Pass marks for GCSEs in England need to be pushed upwards to catch up with high performing education systems in Asia, say researchers from the Education Policy Institute.

GCSE results are being changed to grades 9 to 1, with the first such grades to be published this week.

But there will be two different pass marks – grade 4 as a “standard” pass and grade 5 as a “strong” pass.

Researchers say pupils need to be at grade 5 to match global rivals.

The study from the Education Policy Institute says England’s school system faces an “immense challenge” if it is going to match the levels of achievement in countries such as Singapore, South Korea, Hong Kong and Japan.

Higher aspiration

GCSEs in England are being made more challenging and will be decided by final exams rather than coursework, with the first results of these new-style GCSEs being published for English and maths this week.

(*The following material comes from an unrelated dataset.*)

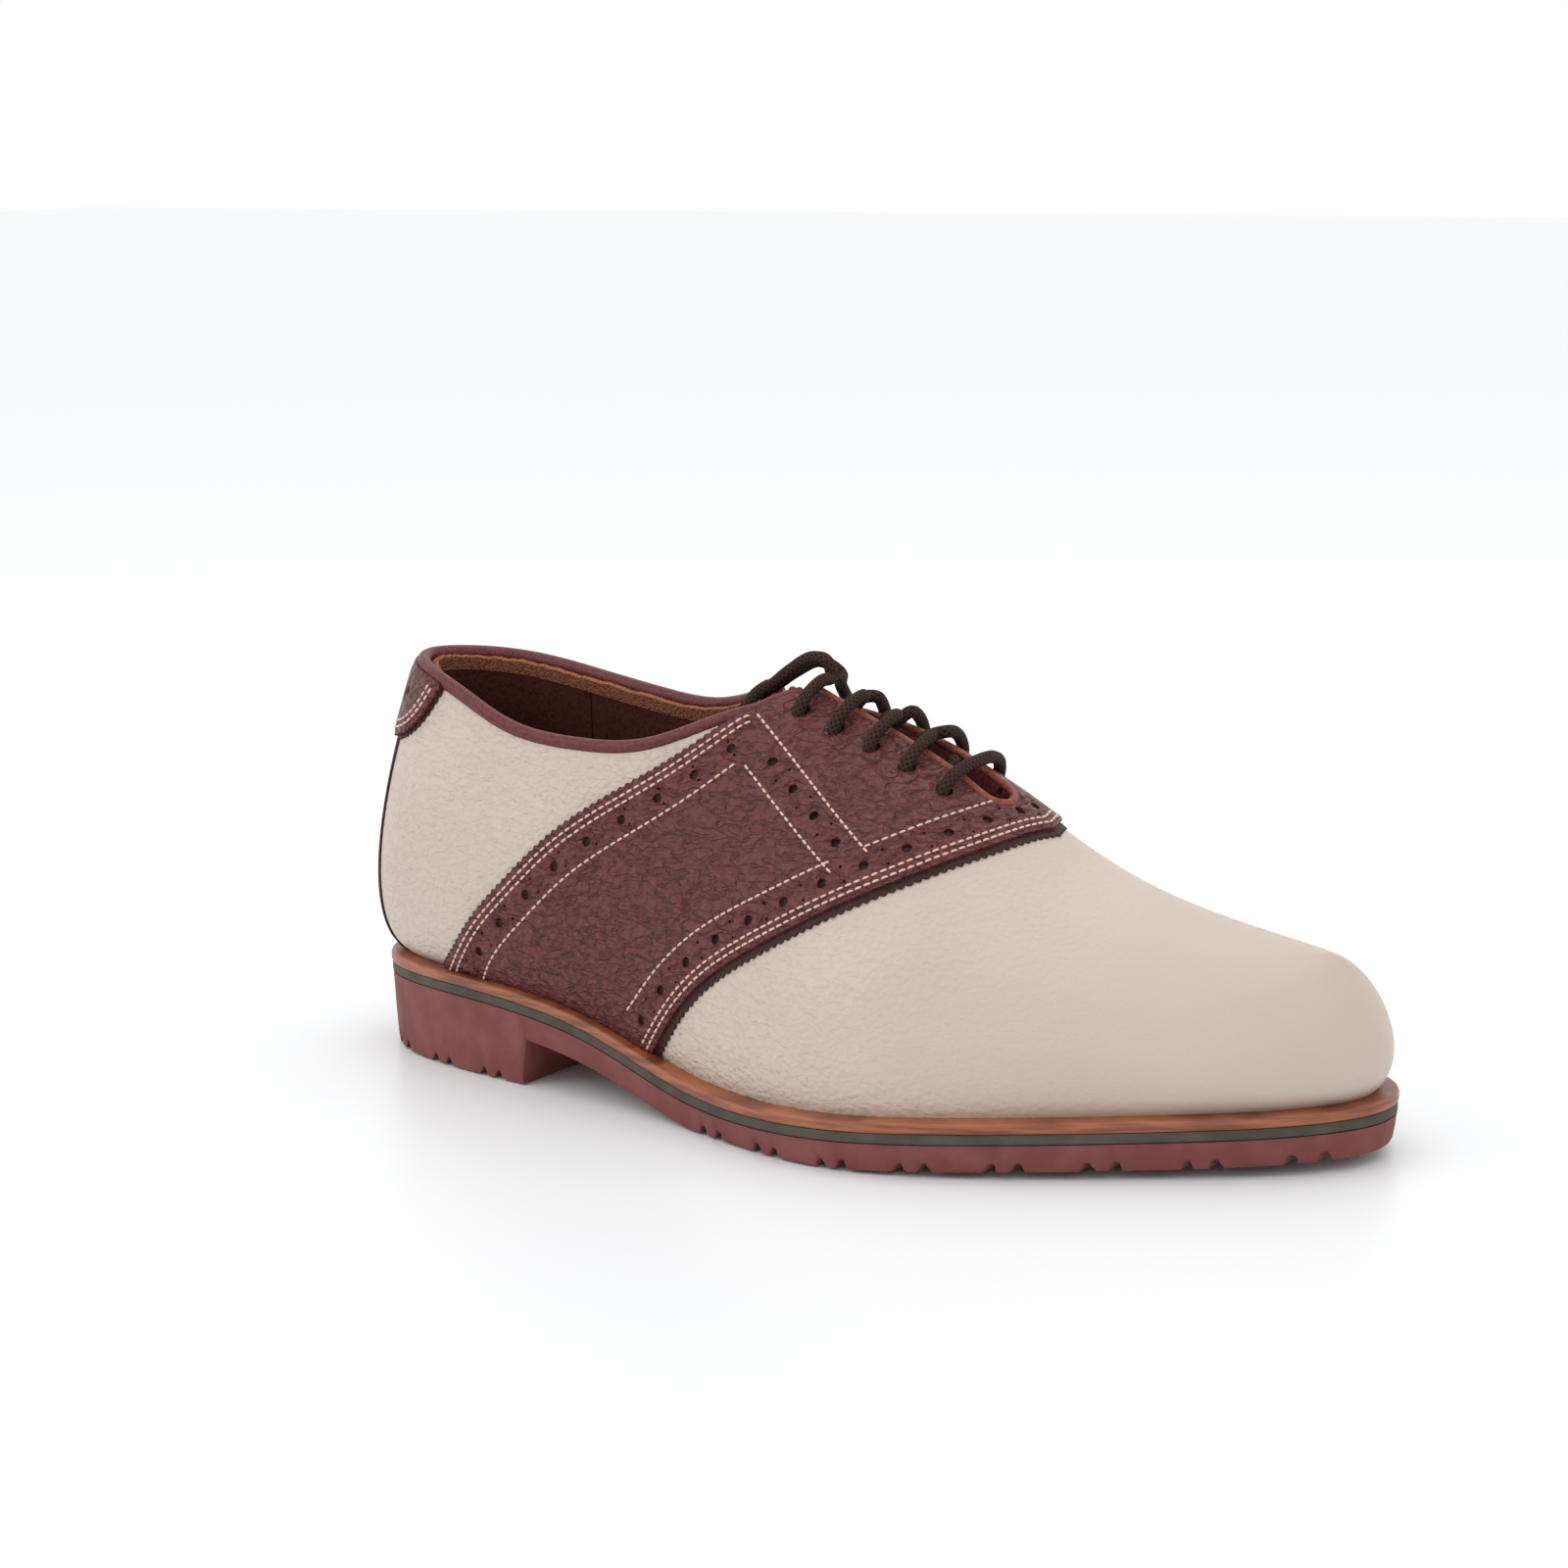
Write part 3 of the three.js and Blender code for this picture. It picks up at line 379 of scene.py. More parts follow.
# ---------------------------------------------------------------------------
# Vamp and quarters: cream full-grain leather with a tumbled pebble, drawn over a last. The last is a
# curved wall from the feather line over a bulge to the ridge of the instep; every piece of the upper
# is a patch of it. Over the toe the lasting pulls the pebble almost flat.
RIDGE_Z = [148, 137, 126.5, 115, 103, 89, 69.5, 58.5, 53]
RIDGE_Y = [-0.5, 0, 1, 2, 3.2, 4.5, 5.5, 6.7, 8]
WALL_OUT = [28, 20, 13.5, 9.5, 7.7, 7.8, 9, 11.5, 14.5]
WALL_RISE = [10, 14, 17, 20, 21, 20, 17, 13.5, 9]
CROWN = [0.34, 0.38, 0.43, 0.49, 0.55, 0.62, 0.67, 0.73, 0.79]
RIDGE_FROM, RIDGE_TO = X_BACK + 25.5, X_TIP - 8.0
LENGTH_PER_U = X_TIP - X_BACK
ridge_z, ridge_y = spline(RIDGE_Z), spline(RIDGE_Y)
wall_out, wall_rise, crown = spline(WALL_OUT), spline(WALL_RISE), spline(CROWN)
SADDLE_REAR = [0.105, 0.139, 0.168, 0.204, 0.243, 0.293, 0.341, 0.376, 0.401, 0.421, 0.434]
SADDLE_REAR_MEDIAL = [0.105, 0.139, 0.168, 0.204, 0.243, 0.293, 0.339, 0.37, 0.388, 0.412, 0.434]
SADDLE_FRONT = [0.384, 0.404, 0.428, 0.466, 0.523, 0.579, 0.625, 0.657, 0.679, 0.692, 0.7]
TOPLINE = [0.605, 0.588, 0.56, 0.572, 0.635, 0.803]
TOPLINE_MEDIAL = [0.605, 0.618, 0.622, 0.632, 0.683, 0.845]
TOPLINE_END = 0.4
rear_lines = {-1: spline(SADDLE_REAR), 1: spline(SADDLE_REAR_MEDIAL)}
front_line = spline(SADDLE_FRONT)
toplines = {-1: spline(TOPLINE), 1: spline(TOPLINE_MEDIAL)}


def wall(s):
    """The four control points of the last's wall at s, and the ridge's slope along X."""
    f = feather(s)
    u = station(f[..., 0])
    x = RIDGE_FROM + (RIDGE_TO - RIDGE_FROM) * u
    slope = ridge_z(u, slope=True) / (RIDGE_TO - RIDGE_FROM)
    crest = np.stack([x, ridge_y(u), ridge_z(u)], -1)
    reach = crest[..., :2] - f
    size = np.linalg.norm(reach, axis=-1, keepdims=True)
    toward = reach / size
    base = welt_top(u)
    flat = (crown(u) * size[..., 0])[..., None]
    foot = np.concatenate([f, base[..., None]], -1)
    over_welt = np.concatenate([f - toward * wall_out(u)[..., None], (base + wall_rise(u))[..., None]], -1)
    beside = np.concatenate([crest[..., :2] - toward * flat,
                             (crest[..., 2] - toward[..., 0] * flat[..., 0] * slope)[..., None]], -1)
    return (foot, over_welt, beside, crest), slope


def skin(s, t, off=0.0):
    """Cubic Bezier of the wall's points at t, moved off along the surface's outward normal."""
    s, t, off = np.broadcast_arrays(np.asarray(s, float), np.asarray(t, float), np.asarray(off, float))
    q = t[..., None]
    r = 1 - q

    def at(points):
        a, b, c, d = points
        return a * r ** 3 + 3 * b * q * r * r + 3 * c * q * q * r + d * q ** 3
    (a, b, c, d), slope = wall(s)
    here = at((a, b, c, d))
    step = 1e-4
    along = at(wall(s + step)[0]) - at(wall(s - step)[0])
    up = 3 * r * r * (b - a) + 6 * q * r * (c - b) + 3 * q * q * (d - c)
    normal = np.cross(along, up)
    size = np.linalg.norm(normal, axis=-1, keepdims=True)
    crest = np.stack([-slope, np.zeros_like(slope), np.ones_like(slope)], -1)
    toe_crest = (station(feather(s)[..., 0])[..., None] > 0.965) & (q > 0.9)
    flat = (size < 1e-7) | (q > 0.9999) | toe_crest
    normal = np.where(flat, unit(crest), normal / np.maximum(size, 1e-12))
    return here + normal * off[..., None]


def station_table(side):
    """Pairs of u and s along one side of the feather line."""
    start = S_BACK if side < 0 else S_BACK + 1
    s = np.linspace(start, S_TIP, 4000)
    u = np.maximum.accumulate(station(feather(s)[:, 0]))
    u[-1] = 1.0
    return u, s


station_tables = {side: station_table(side) for side in (-1, 1)}


def at_station(u, side):
    """Parameter s of station u on the lateral (-1) or medial (1) side."""
    u, side = np.broadcast_arrays(np.asarray(u, float), np.asarray(side))
    return np.where(side < 0, np.interp(u, *station_tables[-1]), np.interp(u, *station_tables[1]))


def over(u, tau, off=0.0):
    """Point at station u and tau, from -1 at the lateral feather over the ridge to 1."""
    tau = np.asarray(tau, float)
    return skin(at_station(u, np.where(tau < 0, -1, 1)), 1 - np.abs(tau), off)


def ridge_speed(u, side):
    """How far the surface runs across the ridge for one unit of t there."""
    (_, _, c, d), _ = wall(at_station(u, side))
    return 3 * np.linalg.norm(d - c, axis=-1)


def across(u, d, off=0.0):
    """Point at station u, d millimetres across from the ridge, lateral negative."""
    u, d = np.broadcast_arrays(np.asarray(u, float), np.asarray(d, float))
    side = np.where(d < 0, -1, 1)
    return over(u, d / ridge_speed(u, side), off)


def rear_at(t, side):
    t = np.clip(t, 0, 1)
    return np.where(np.asarray(side) < 0, rear_lines[-1](t), rear_lines[1](t))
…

These will be graded from 9 to 1, with a grade 4 being counted as a “standard” pass, similar to a grade C.

But the researchers say that on average pupils should be achieving a “strong” pass at grade 5, if England is going to keep up with international competitors.

At present, the researchers say, only 40% of pupils in state schools have reached this “world-class standard”.

To keep up in maths, the study says, it would require an increase of over a third of pupils getting top grades and an average above grade 5.

“The old C grade is not an adequate national aspiration if England wants to compete with top education nations,” says David Laws, former Education Minister and executive chairman of the Education Policy Institute.

“This analysis highlights the gulf between education outcomes in England and the performance of the world’s best education nations,” he said.

“In certain subjects, such as maths, England needs both to significantly raise the number of top performers and almost halve the number of low performers if it is to compete with the world’s best.”

There have been warnings about confusion over having two pass grades – with universities using different versions of a pass in their entry requirements.